Nach dem rassistischen Mord in den USA an George Floyd rückt auch rassistische Polizeigewalt in Deutschland stärker in den Fokus. Verfahren gegen Polizeibeamt*innen werden dabei jedoch in Deutschland überdurchschnittlich oft eingestellt. Nicht zuletzt, weil sich Polizist*innen immer wieder gegenseitig decken. In Stade ist das nun erneut passiert.

Im August 2019 wurden zwei Streifenwagen zu einem Streit in eine Geflüchtetenunterkunft in Stade gerufen. Ein Mitbewohner hätte sie in Todesangst gerufen. Als die Polizei dort eintraf, gab es jedoch keinen körperlichen Streit. Der traumatisierte Alizada soll dann laut der Polizei mit einer Eisenhantel auf sie losgegangen sein. Nachdem Pfefferspray wirkungslos blieb, feuerte einer der Polizisten fünf Mal auf den jungen Mann und tötete ihn damit. So zumindest die Version der Polizei. Bezeugen konnten das nur die anderen Beamten vor Ort. Die anderen fünf Mitbewohner von Alizada wurden vorher weggeschickt. Doch das reichte dem zuständigen Staatsanwalt Kai Thomas Breas nun dafür, die Ermittlungen einzustellen. Der Beamte hätte in “glasklarer Notwehr” gehandelt. Mit den Ungereimtheiten in diesem Fall scheint sich Breas nicht auseinandersetzen zu wollen.
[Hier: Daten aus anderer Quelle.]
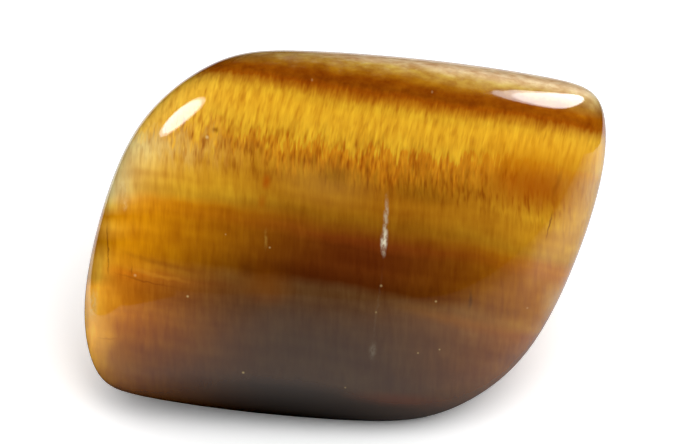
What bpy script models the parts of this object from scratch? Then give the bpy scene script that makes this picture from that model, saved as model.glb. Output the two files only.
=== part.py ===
"""A tumbled and polished piece of tiger's eye, one solid stone leaning back on its long lower edge.

The stone is a soft cushion: two broad domed faces, cut round by six soft flats that make a leaning
lozenge outline. It is worn flat where it rests. Metres, +Z up, +X along the stone, -Y to the front.
"""

import math

import bmesh
import bpy
from mathutils import Matrix, Vector

MM = 0.001

NAME = "tumbled_tigers_eye"

# The flats around the broad face, each a direction from the long axis towards the crown, in degrees,
# and its distance from the middle of the stone.
OUTLINE_FLATS = (
    (94.0, 13.6 * MM),  # crown
    (138.0, 16.1 * MM),  # broad shoulder, upper left
    (170.0, 16.5 * MM),  # left end
    (275.0, 14.9 * MM),  # underside
    (316.0, 15.7 * MM),  # broad hip, lower right
    (345.5, 15.3 * MM),  # right end
)
OUTLINE_SHARPNESS = 14.0  # how tightly one flat turns into the next

# The domes of the broad faces: half axes of an ellipsoid that the outline trims.
DOME_HALF_LENGTH = 34.0 * MM
DOME_HALF_WIDTH = 16.5 * MM
FRONT_HALF_THICKNESS = 6.8 * MM
BACK_HALF_THICKNESS = 10.5 * MM
RIM_SHARPNESS = 3.6  # how tightly a broad face turns into the outline

# How the stone lies.
LEAN_BACK = math.radians(24.0)  # the front face looks up by this much
ROLL = math.radians(-7.0)  # the crown slopes down to the right by this much
FOOT_DEPTH = 1.2 * MM  # worn off the lowest point
FOOT_EDGE = 0.2 * MM  # height over which the worn foot rounds into the underside

GRID_CUTS = 25  # cuts along each edge of the starting cube

STONE_COLOUR = (0.42, 0.19, 0.035, 1.0)
STONE_ROUGHNESS = 0.12


def clear_scene():
    for obj in list(bpy.data.objects):
        bpy.data.objects.remove(obj, do_unlink=True)


def outline_reach(along, across):
    """How far out a point lies in the plane of the broad faces: 1 on the outline."""
    total = 0.0
    for degrees, distance in OUTLINE_FLATS:
        angle = math.radians(degrees)
        reach = (along * math.cos(angle) + across * math.sin(angle)) / distance
        total += max(reach, 0.0) ** OUTLINE_SHARPNESS
    return total ** (1.0 / OUTLINE_SHARPNESS)


def dome_reach(point):
    """How far out a point lies in the ellipsoid of the two domes: 1 on its surface."""
    thickness = FRONT_HALF_THICKNESS if point.z > 0.0 else BACK_HALF_THICKNESS
    scaled = Vector((point.x / DOME_HALF_LENGTH, point.y / DOME_HALF_WIDTH, point.z / thickness))
    return scaled.length


def stone_surface(direction):
    """The point of the stone's surface in this direction from its middle.

    x runs along the stone, y up its broad face and z out of the front.
    """
    outline = outline_reach(direction.x, direction.y)
    dome = dome_reach(direction)
    reach = (outline**RIM_SHARPNESS + dome**RIM_SHARPNESS) ** (1.0 / RIM_SHARPNESS)
    return direction / reach


def lying_pose():
    """Turns the stone's own axes into the room's: rolled in its own plane, then leaning back."""
    upright = Matrix.Rotation(math.radians(90.0), 3, "X")
    lean = Matrix.Rotation(-LEAN_BACK, 3, "X")
    return lean @ upright @ Matrix.Rotation(ROLL, 3, "Z")


def worn_height(height):
    """Wears everything below zero flat, with a rounded edge around the worn foot."""
    if height >= FOOT_EDGE:
        return height
    if height <= -FOOT_EDGE:
        return 0.0
    return (height + FOOT_EDGE) ** 2 / (4.0 * FOOT_EDGE)


def even_direction(corner):
    """A point of the cube's even grid as a direction, spaced evenly in angle."""
    return Vector([math.tan(side * math.pi / 4.0) for side in corner]).normalized()


def stone_points(corners):
    """The stone's surface points, lying on the floor with the middle of their box over the origin."""
    pose = lying_pose()
    points = [pose @ stone_surface(even_direction(corner)) for corner in corners]
    floor = min(point.z for point in points) + FOOT_DEPTH
    middle_x = (min(point.x for point in points) + max(point.x for point in points)) / 2.0
    middle_y = (min(point.y for point in points) + max(point.y for point in points)) / 2.0
    return [
        Vector((point.x - middle_x, point.y - middle_y, worn_height(point.z - floor)))
        for point in points
    ]


def stone_mesh():
    grid = bmesh.new()
    bmesh.ops.create_cube(grid, size=2.0)
    bmesh.ops.subdivide_edges(grid, edges=grid.edges[:], cuts=GRID_CUTS, use_grid_fill=True)
    for vert, point in zip(grid.verts, stone_points([vert.co.copy() for vert in grid.verts])):
        vert.co = point
    bmesh.ops.recalc_face_normals(grid, faces=grid.faces[:])
    mesh = bpy.data.meshes.new(NAME)
    grid.to_mesh(mesh)
    grid.free()
    mesh.shade_smooth()
    return mesh


def stone_material():
    material = bpy.data.materials.new("polished_tigers_eye")
    material.use_nodes = True
    shader = material.node_tree.nodes["Principled BSDF"]
    shader.inputs["Base Color"].default_value = STONE_COLOUR
    shader.inputs["Roughness"].default_value = STONE_ROUGHNESS
    shader.inputs["Metallic"].default_value = 0.0
    return material


def build():
    clear_scene()
    collection = bpy.data.collections.new(NAME)
    bpy.context.scene.collection.children.link(collection)
    mesh = stone_mesh()
    mesh.materials.append(stone_material())
    stone = bpy.data.objects.new(NAME, mesh)
    collection.objects.link(stone)


if __name__ == "__main__":
    build()
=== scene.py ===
"""A tumbled and polished tiger's eye stone, and the pale studio it lies in.

The stone is one closed mesh made by Geometry Nodes from the flats and domes it was ground to. Its colour
comes from nodes that lay the mineral's seams, its fibres and its few flaws through the stone, with
painted glow in its thin ends, painted sheen on its gold band and a few patches of painted light and
shade, in
axes that turn with it: "along" runs with the long side, "up" climbs the broad front face towards the
crown, and "out" points out of the front.
"""

import math

import bpy
from bpy.props import FloatProperty, FloatVectorProperty, IntProperty, PointerProperty
from bpy.types import Operator, Panel, PropertyGroup
from mathutils import Matrix, Vector


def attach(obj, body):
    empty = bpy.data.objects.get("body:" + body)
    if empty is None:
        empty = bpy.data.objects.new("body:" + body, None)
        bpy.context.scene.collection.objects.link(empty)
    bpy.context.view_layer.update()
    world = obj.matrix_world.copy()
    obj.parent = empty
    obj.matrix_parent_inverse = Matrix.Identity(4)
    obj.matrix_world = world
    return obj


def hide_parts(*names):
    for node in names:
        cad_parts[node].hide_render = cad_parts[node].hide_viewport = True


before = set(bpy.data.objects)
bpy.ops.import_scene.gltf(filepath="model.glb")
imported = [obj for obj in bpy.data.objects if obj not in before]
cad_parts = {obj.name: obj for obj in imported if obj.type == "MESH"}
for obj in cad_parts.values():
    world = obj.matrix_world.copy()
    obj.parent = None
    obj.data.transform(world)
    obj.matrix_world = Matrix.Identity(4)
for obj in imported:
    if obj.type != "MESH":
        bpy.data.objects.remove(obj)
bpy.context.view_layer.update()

bl_info = {
    "name": "Tumbled Tiger's Eye",
    "version": (1, 0, 0),
    "blender": (4, 5, 0),
    "location": "View3D > Sidebar > Tiger's Eye",
    "description": "A polished tiger's eye stone and the pale studio it lies in",
    "category": "Add Mesh",
}

MM = 0.001
STONE_NODE = "tumbled_tigers_eye"
STONE_PIECE = "polished_tigers_eye"
BAKE_MAP = "OFBake"
RELIEF = "relief"

# The flats around the broad face: the size that holds each one's distance, and its direction in degrees
# from the long axis towards the crown.
OUTLINE_FLATS = (
    ("crown_reach", 94.0),
    ("left_shoulder_reach", 138.0),
    ("left_end_reach", 170.0),
    ("underside_reach", 275.0),
    ("right_hip_reach", 316.0),
    ("right_end_reach", 345.5),
)

# The block that the stone is ground from: half its sizes in millimetres. On its gridded cube, which
# reaches from -1 to 1, a face lies on a side where its middle is past ON_SIDE.
BLOCK_HALF = (17.5, 13.5, 8.6)
ON_SIDE = 0.999

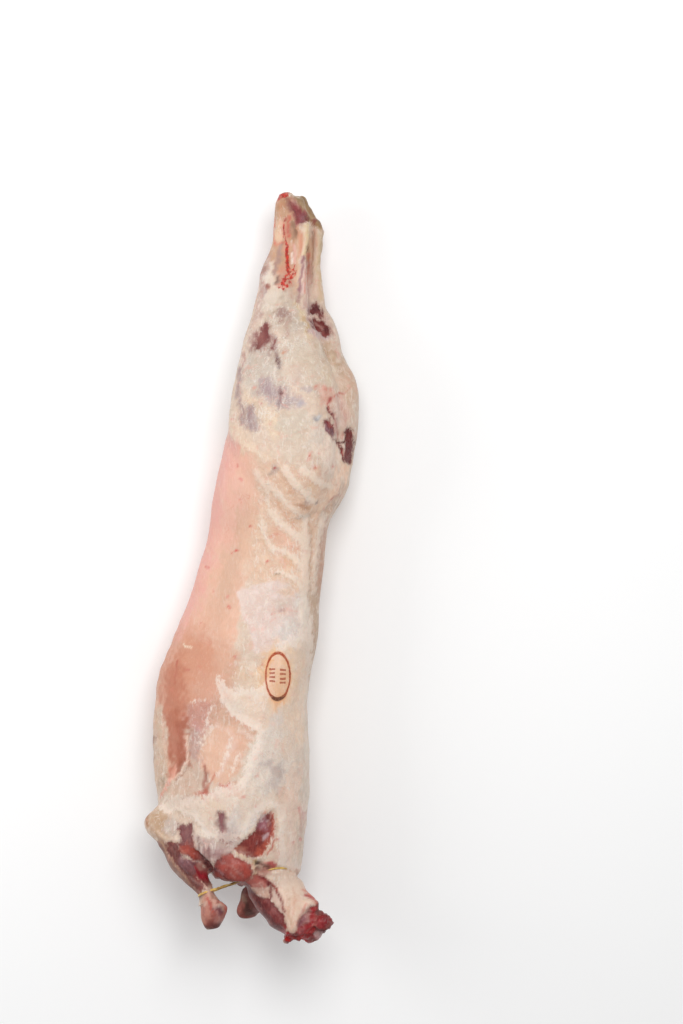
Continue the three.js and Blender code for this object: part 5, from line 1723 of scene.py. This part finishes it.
def closed_curve(knots, share):
    """Points on the smooth closed curve through the knots; share runs from 0 to 1."""
    place = (share % 1.0) * len(knots)
    index = np.floor(place).astype(int)
    t = (place - index)[:, None]
    before, start, end, after = (knots[(index + step) % len(knots)] for step in (-1, 0, 1, 2))
    return 0.5 * (2 * start + (end - before) * t + (2 * before - 5 * start + 4 * end - after) * t ** 2
                  + (3 * start - before - 3 * end + after) * t ** 3)


def unit(vectors):
    return vectors / np.linalg.norm(vectors, axis=1, keepdims=True)


def band_knots():
    skin = BVHTree.FromPolygons([vertex.co for vertex in lamb.data.vertices],
                                [face.vertices[:] for face in lamb.data.polygons])
    knots = []
    for column, row, height in BAND_ROUTE:
        if height is ON_SKIN:
            height = skin_height(skin, column, row) + BAND_THICKNESS / 2 - BAND_SINK
        knots.append(from_picture(column, row, height))
    return np.array(knots)


# %% Make the band
def make_band(knots):
    """A torus whose rings are carried to the closed curve through the knots."""
    bpy.ops.object.select_all(action="DESELECT")
    bpy.ops.mesh.primitive_torus_add(major_segments=BAND_RINGS, minor_segments=BAND_SIDES,
                                     major_radius=1.0, minor_radius=TORUS_TUBE)
    band = bpy.context.active_object
    band.name = "elastic_band"
    straight = points_of(band)
    around = np.arctan2(straight[:, 1], straight[:, 0]) / (2 * math.pi)
    offset_out = (np.hypot(straight[:, 0], straight[:, 1]) - 1.0) / TORUS_TUBE
    offset_side = straight[:, 2] / TORUS_TUBE
    step = 0.5 / BAND_RINGS
    middle = closed_curve(knots, around)
    ahead = unit(closed_curve(knots, around + step) - closed_curve(knots, around - step))
    outward = middle - knots.mean(axis=0)
    outward = unit(outward - (outward * ahead).sum(axis=1, keepdims=True) * ahead)
    side = np.cross(ahead, outward)
    turned_share = ramp(around % 1.0, FREE_KNOTS[0] / len(knots), FREE_KNOTS[1] / len(knots))
    twist = 2 * math.pi * turned_share
    flat_out, flat_side = offset_out * BAND_THICKNESS / 2, offset_side * BAND_WIDTH / 2
    along_out = flat_out * np.cos(twist) - flat_side * np.sin(twist)
    along_side = flat_out * np.sin(twist) + flat_side * np.cos(twist)
    put_points(band, middle + outward * along_out[:, None] + side * along_side[:, None])
    bpy.ops.object.shade_smooth()
    return band


def band_material():
    material = bpy.data.materials.new("old elastic")
    material.use_nodes = True
    tree = material.node_tree
    surface = tree.nodes["Principled BSDF"]
    place = tree.nodes.new("ShaderNodeTexCoord").outputs["Object"]
    stains = smooth_step(tree, noise(tree, place, 55, 4.0, 0.6), 0.4, 0.62)
    colour = mix_colour(tree, stains, shade((222, 186, 98)), shade((184, 144, 76)))
    dirt = smooth_step(tree, noise(tree, place, 420, 4.0, 0.7), 0.5, 0.64)
    colour = mix_colour(tree, times(tree, dirt, 0.35), colour, shade((110, 74, 44)))
    tree.links.new(colour, surface.inputs["Base Color"])
    bump = tree.nodes.new("ShaderNodeBump")
    bump.inputs["Strength"].default_value = 0.4
    bump.inputs["Distance"].default_value = 0.0004
    tree.links.new(noise(tree, place, 700, 3.0), bump.inputs["Height"])
    tree.links.new(bump.outputs["Normal"], surface.inputs["Normal"])
    surface.inputs["Roughness"].default_value = 0.42
    surface.inputs["Subsurface Weight"].default_value = 0.1
    surface.inputs["Subsurface Scale"].default_value = 0.002
    return material


elastic_band = make_band(band_knots())
elastic_band.data.materials.append(band_material())
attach(elastic_band, "root")
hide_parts("tie_band")
print("band rings:", BAND_RINGS, "points:", len(elastic_band.data.vertices))

# %% [markdown]
# ## Floor, light and camera
#
# The carcass lies on a plain pale floor. A broad soft lamp hangs over it, as in
# a photo studio, and a pale sky fills the shadows. The camera looks straight
# down through a long lens, because the carcass hung upright in front of the
# photographer and now lies with the same side up.

# %% Floor
FLOOR_SIZE = 9.0

bpy.ops.object.select_all(action="DESELECT")
bpy.ops.mesh.primitive_plane_add(size=FLOOR_SIZE, location=(0, 0, 0))
floor = bpy.context.active_object
floor.name = "studio_floor"
floor_material = bpy.data.materials.new("pale floor")
floor_material.use_nodes = True
floor_surface = floor_material.node_tree.nodes["Principled BSDF"]
floor_surface.inputs["Base Color"].default_value = (0.93, 0.93, 0.93, 1)
floor_surface.inputs["Roughness"].default_value = 0.8
floor.data.materials.append(floor_material)

# %% Light
SKY_STRENGTH = 0.485

world = bpy.data.worlds.new("pale sky")
bpy.context.scene.world = world
world.use_nodes = True
world.node_tree.nodes["Background"].inputs["Color"].default_value = (1, 1, 1, 1)
world.node_tree.nodes["Background"].inputs["Strength"].default_value = SKY_STRENGTH


def soft_lamp(name, place, size, power):
    """A square lamp that points at the middle of the carcass."""
    data = bpy.data.lights.new(name, "AREA")
    data.size = size
    data.energy = power
    lamp = bpy.data.objects.new(name, data)
    bpy.context.scene.collection.objects.link(lamp)
    lamp.location = place
    away = np.array(place) - np.array((0, 0, 0.1))
    away /= np.linalg.norm(away)
    lamp.rotation_euler = (math.acos(away[2]), 0, math.atan2(away[1], away[0]) + math.pi / 2)
    return lamp


soft_lamp("overhead softbox", (0.3, 0.9, 2.6), 1.5, 46)
soft_lamp("side softbox", (-2.2, 0.3, 1.5), 1.4, 20)

# %% Camera
camera_data = bpy.data.cameras.new("camera")
camera_data.lens = LENS
camera_data.sensor_width = SENSOR
camera = bpy.data.objects.new("camera", camera_data)
bpy.context.scene.collection.objects.link(camera)
camera.location = (*from_picture(*PICTURE_MIDDLE, SHARP_HEIGHT)[:2], SHARP_HEIGHT + CAMERA_DROP)
bpy.context.scene.camera = camera
bpy.context.scene.view_settings.view_transform = "Standard"
print("camera height:", round(camera.location.z, 2), "m")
Dabei drängt sich die Frage auf, ob die Polizei überhaupt schießen musste. Und dann noch direkt fünf Mal. Immerhin hatte sie vorher bereits Pfefferspray eingesetzt. Jede*r, die*der das Zeug mal abbekommen hat, wird wissen, dass man danach erstmal nicht wirklich viel sieht. Die Polizei versucht sich damit rauszureden, dass Alizada das Pfefferspray nichts ausgemacht hätte. Er hätte sogar darin “gebadet”. Wie auch immer man sich sowas vorstellen soll. Auch der Bochumer Kriminologe Thomas Feltes kritisierte die Polizei wenige Tage später in der taz:

Ein Angriff mit einer Hantelstange sei „ganz klar kein Grund, zur Waffe zu greifen“, da man ihr ausweichen könne.

Doch Oberstaatsanwalt Breas hält das für ”in Ordnung”. Selbst ein Gutachten über den Einschusswinkel einer Kugel, das die Anwältin Dierbach von Alizadas Bruder zumindest als auffällig erachtet, schien ihn nicht zu interessieren. Zwar hat Die Anwältin Beschwerde gegen die Entscheidung der Staatsanwaltschaft eingelegt. Dennoch zeigt sich hier erneut, dass die Justiz nicht gewillt ist, Polizeigewalt bis hin zu Mord aufzuklären, und dass die Aussagen von Polizist*innen vor Gericht nicht in Frage gestellt werden.

Dabei handelt es sich keinesfalls um einen Einzelfall. Immer wieder sterben vor allem nicht-weiße Menschen in Polizeigewahrsam oder werden bei Einsätzen schwer verletzt und erschossen. Wie auch in Stade. Der Staat hält dabei seine schützenden Hände über seine eigenen Repressionsorganae. Polizeimorde werden nur selten als solche anerkannt und die Verantwortung den Opfern selbst zugeschoben.

Deshalb dürfen wir die Aufklärung nicht dem Staat und seinen Organen überlassen. Ganz im Gegenteil brauchen wir vom Staat unabhängige Untersuchungskommissionen, die solche Fälle wie in Stade untersuchen, aufarbeiten und die Verantwortlichen zur Rechenschaft ziehen.